Depuis plusieurs années, l'anglais est devenu l'espéranto du monde scientifique. Il est probable que les membres de l'Acfas eux-mêmes utilisent très souvent l'anglais pour communiquer leurs résultats dans des revues savantes ou lors de congrès. Comment un chercheur peut-il réconcilier son identité francophone avec la nécessité de communiquer en anglais pour être reconnu à travers le monde? L'Acfas peut-elle jouer un rôle dans cette réconciliation?
"Il y a une tendance lourde en science qui fait que les chercheurs publient majoritairement en anglais. Les scientifiques vivent et comprennent cet état de fait. L'Acfas ne va pas contrer cette tendance-là et elle ne pourrait pas le faire de toute façon. Ceci dit, ça n'empêche pas qu'il peut exister une vie scientifique en français. Par son congrès et par ses autres activités, l'Acfas contribue au dynamisme de cette vie scientifique francophone. Je crois aussi qu'il y a de la place pour les publications d'ouvrages de synthèse en français et j'ai un projet pour l'Acfas qui va dans ce sens. Il y a des professeurs universitaires qui partent à la retraite sans avoir livré leurs connaissances. Ils pourraient écrire des ouvrages, en français, destinés aux étudiants universitaires de premier cycle. Ceux-ci déplorent le fait que les ouvrages de références sont souvent en anglais."
La très grande majorité des 7 000 membres de l'Acfas sont Québécois mais les sections locales de l'Acfas en Acadie, en Alberta, au Manitoba, en Outaouais, à Sudbury et à Toronto ont en quelque sorte consolidé la vocation "canadienne-française" de l'Acfas. Peut-on s'attendre à voir émerger d'autres sections locales au pays?
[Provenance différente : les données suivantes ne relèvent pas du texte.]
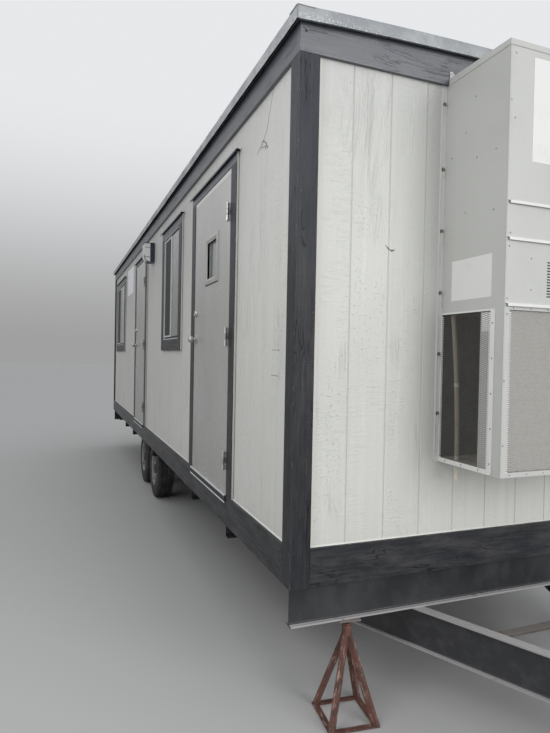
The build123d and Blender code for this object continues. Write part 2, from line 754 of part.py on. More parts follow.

"Je connais assez peu les activités des sections locales et il serait intéressant de rencontrer les responsables pour faire le point avec eux. Je pense que l'Acfas est loin d'avoir fait le plein du côté des sections locales. Il est d'ailleurs question de créer une nouvelle section en Colombie britannique."
À quel moment a commencé votre engagement dans l'Acfas?
"Mon intérêt envers l'Acfas a commencé au milieu des années 1980. Dès que j'ai eu des étudiants-chercheurs, je les ai encouragés à participer au congrès. C'est un tremplin extraordinaire parce que ça leur permet de présenter, dans leur langue, devant un public autre que leurs confrères d'université. Le congrès leur offre aussi la chance de connaître des étudiants et des chercheurs des autres universités et de discuter avec eux. En 1995, je suis devenue membre du Conseil d'administration de l'Acfas et, en vertu de la charte de l'organisme, j'en ferai partie jusqu'en 1999."
Vos activités de recherche allaient bon train, vous aviez des charges d'enseignement et des charges administratives. Vous aviez probablement plus de travail que de temps pour l'accomplir. Pourquoi alors vous être engagée au sein de l'Acfas?
"Pour moi, il s'agit du prolongement de la vie de chercheur. C'est une forme d'engagement pour la science et pour la recherche. L'Acfas est une organisation qui me permet de véhiculer et de faire avancer mes idées sur la recherche. Je pense que c'est important qu'il y ait des chercheurs actifs qui s'engagent au sein de l'Acfas pour qu'elle demeure au fait de ce que vivent les chercheurs. Aussi, je crois avoir le sens de l'histoire, je crois en nos institutions et l'Acfas en fait partie."
Les mandats à la présidence de l'Acfas sont d'une année seulement. Quelles seront vos priorités pendant l'année qui vient? Quels buts vous faudra-t-il atteindre pour que vous jugiez avoir bien rempli votre mandat à la présidence de l'Acfas?
"En plus des dossiers touchant la relève scientifique, les sections locales et la présence de l'Acfas sur la place publique, le dossier de la défense de la recherche fondamentale me tient à coeur. Je crois qu'on a presque atteint les limites du partenariat dans le financement de la recherche et qu'il va falloir se pencher sérieusement sur la question. La plupart des nouveaux programmes de financement sont de type partenariat. Ces activités éloignent les professeurs de leurs étudiants. En même temps, les professeurs doivent être davantage disponibles pour l'enseignement et pour l'encadrement des étudiants, ce qui nous conduit à un discours contradictoire. J'aimerais aussi que l'Acfas convainque le gouvernement de créer un programme qui permettrait aux professeurs qui partent à la retraite d'écrire des ouvrages de synthèse destinés à l'enseignement universitaire, comme je l'expliquais plus tôt. Enfin, je crois qu'il faut sérieusement examiner la possibilité de présenter le congrès de l'Acfas dans un autre pays francophone. Cet "Acfas international", qui pourrait avoir lieu à tous les quatre ou cinq ans, donnerait une dimension internationale toute nouvelle au congrès. Ça exigerait beaucoup d'efforts logistiques mais l'organisation du congrès est efficace au point qu'on peut maintenant la considérer comme un produit exportable."